Enquanto eu me agarrava às revistas velhas que jaziam em cima das mesas, as conversas passavam pela empregada de casa, a rapariga que era do campo e tinha mãos de fada, além de cozinhar pratos de que nunca ouvira falar. A ementa era curta lá por cima e a minha mãe alimentava-nos como sabia, o melhor era mesmo a galinha guisada ao domingo, isso era de comer e repetir, mas as raparigas do campo que trabalhavam em casa das senhoras elegantes da sala de espera do dr. Miguel conseguiam bater os chefes de cozinha da televisão.

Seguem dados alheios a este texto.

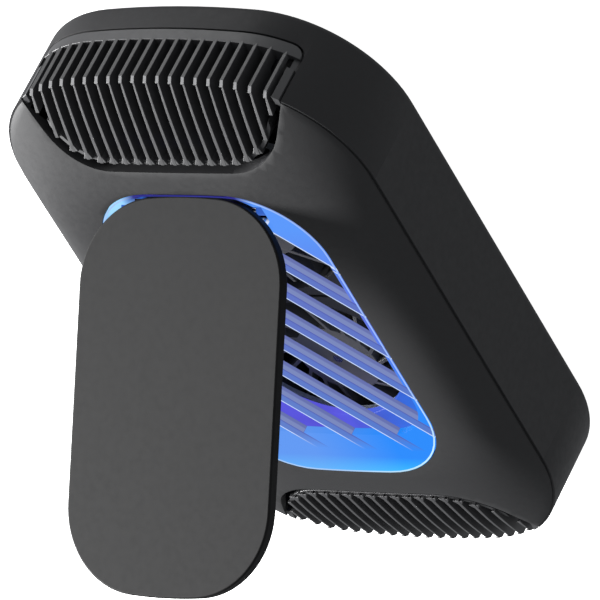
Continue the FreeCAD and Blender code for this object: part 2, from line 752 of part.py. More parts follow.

A minha mãe nunca abria ao jogo, nem dizia que fazia tudo: bordava, passava a ferro, cozinhava e ainda varria o quintal ao sábado. Acho que conhecia bem aquela escala social e sabia o que podia e o que não convinha dizer. “Sim, sim, são dois filhos, aquela que está encostada a um canto a ler uma revista e outro, um rapaz mais velho, que já anda no liceu” e nisso éramos mais ou menos com os filhos delas, os doutores e engenheiros ou candidatos a doutores e a engenheiros. A maioria elevava-se a essa categoria em Coimbra, a minha mãe dizia que era a cidade da universidade.

Às vezes, quando o dr. Miguel demorava a chegar para as consultas, a conversa ia dos filhos para as noras, essas, diziam elas, eram sempre bonitas, mas nem sempre simpáticas. O que parecia era que quanto mais bonitas, mais difíceis se tornavam e mais angústias traziam aos filhos. Ou então lamentavam os genros que, encantados por outras, tinham deixado as filhas para trás. Acho que, a seguir às histórias das telenovelas brasileiras, foi a primeira vez que ouvi falar de divórcio, coisa que, por essa altura, ainda não tinha chegado ao Laranjal.

A meio dos anos 80 as pessoas, quando casavam na igreja de Santo António, na Graça ou na Visitação, era para sempre, desse por onde desse. As histórias não eram sempre felizes, antes pelo contrário. Ali, por aquelas casas, vivia-se a dor do desencontro, do amor não correspondido, da desilusão e o sofrimento não era mais ou menos, mas custava a enfrentar a família, os vizinhos e a dividir os bens, quase sempre a mobília de quarto de casal que se arrumara num acrescento na casa do pai ou do sogro.

As conversas das senhoras elegantes e da minha mãe eram antes de mais conversas entre mulheres, daquelas que vão da dor genuína ao detalhe mais corriqueiro, em que se partilham os nomes dos cremes para a cara e para o cabelo. E foi lá que a minha mãe ficou a saber onde se comprava a ampola que dava um tom lilás ao cabelo branco e onde se fazia a melhor permanente, a bom preço e para durar três meses. A informação valia ouro para as minhas tias, a quem a genética não dera um cabelo farto.

E mesmo sem as vaidades e o dinheiro, a minha mãe, as minhas tias e as senhoras elegantes eram todas de uma mesma geração que, podiam não partilhar o mesmo lugar na escala social, mas sabiam a importância e o valor de uma boa permanente na vida das mulheres.